Abrelivros: Quais são os outros formatos para livros acessíveis ao público com deficiência visual?

 

MLKC – Além do Braille existe o livro falado e o digital acessível. Os falados podem usar voz humana ou sintetizada. Embora o processo com voz humana seja mais lento, para o uso da voz sintetizada é necessário editar primeiramente o texto para corrigir termos em língua estrangeira, abreviaturas, símbolos, entre outros. Os livros digitais acessíveis podem estar no formato LIDA ou no formato DAISY. A Fundação tem todas essas opções e está sempre buscando otimizar os processos e melhorá-los para que fiquem mais rápidos e baratos.

 

Abrelivros: Quais os rumos da discussão sobre acessibilidade no Brasil?

 

MLKC – A questão da acessibilidade é um assunto que está cada vez mais preocupando o governo, a iniciativa privada e as ONGs, justamente porque de alguns anos para cá, o governo decretou que os deficientes deveriam estudar em salas de aula regulares. De repente, os professores começaram a encarar salas com 30 alunos regulares e dois deficientes, por exemplo. Nessa realidade é preciso que esses profissionais estejam preparados e tenham o apoio de material didático adequado. Há alguns anos, o governo quis passar a responsabilidade da produção de livros em Braille para as editoras. Entretanto, para elas, essa medida não é viável devido ao alto custo e à demanda relativamente pequena se comparada à capacidade de produção regular. Um livro de texto leva em média três dias para ser transcrito, mas se é um livro com adaptações, o tempo aumenta dependendo do grau de dificuldade. A Abrelivros fez as contas em vários encontros com o Ministério da Educação e o Ministério da Cultura, e mostrou a inviabilidade da produção. Houve constatação mútua entre editoras e governo e, como colaboração, a Abrelivros realizou esse convênio com a Fundação Dorina Nowill.

 

Abrelivros: E quanto à Lei do Livro?
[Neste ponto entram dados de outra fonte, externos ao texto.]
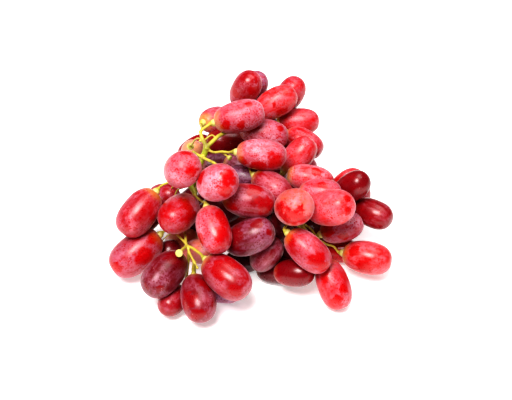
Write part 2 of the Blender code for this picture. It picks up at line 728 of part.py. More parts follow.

Como avançar nessa discussão?

 

MLKC – Nessa lei, a acessibilidade é a questão mais polêmica. A regulamentação da produção de livros em formatos universais não está resolvida na Lei do Livro (Lei Federal 10.753/03), pois há muito a ser esclarecido sobre sua aplicação concreta. De um lado, há os deficientes que reivindicam seus direitos. Do outro lado, há a realidade das editoras que não têm como viabilizar esses conteúdos da forma como é proposto. A discussão é longa e é preciso que resulte em uma lei que seja próxima da realidade e tenha condições de ser cumprida. A questão da acessibilidade evoluiu muito de dez anos para cá, incluindo o acesso à informação. A tendência é que o cenário continue melhorando, mas para isso, é preciso empenho de todos para que os deficientes visuais sejam cada vez mais independentes.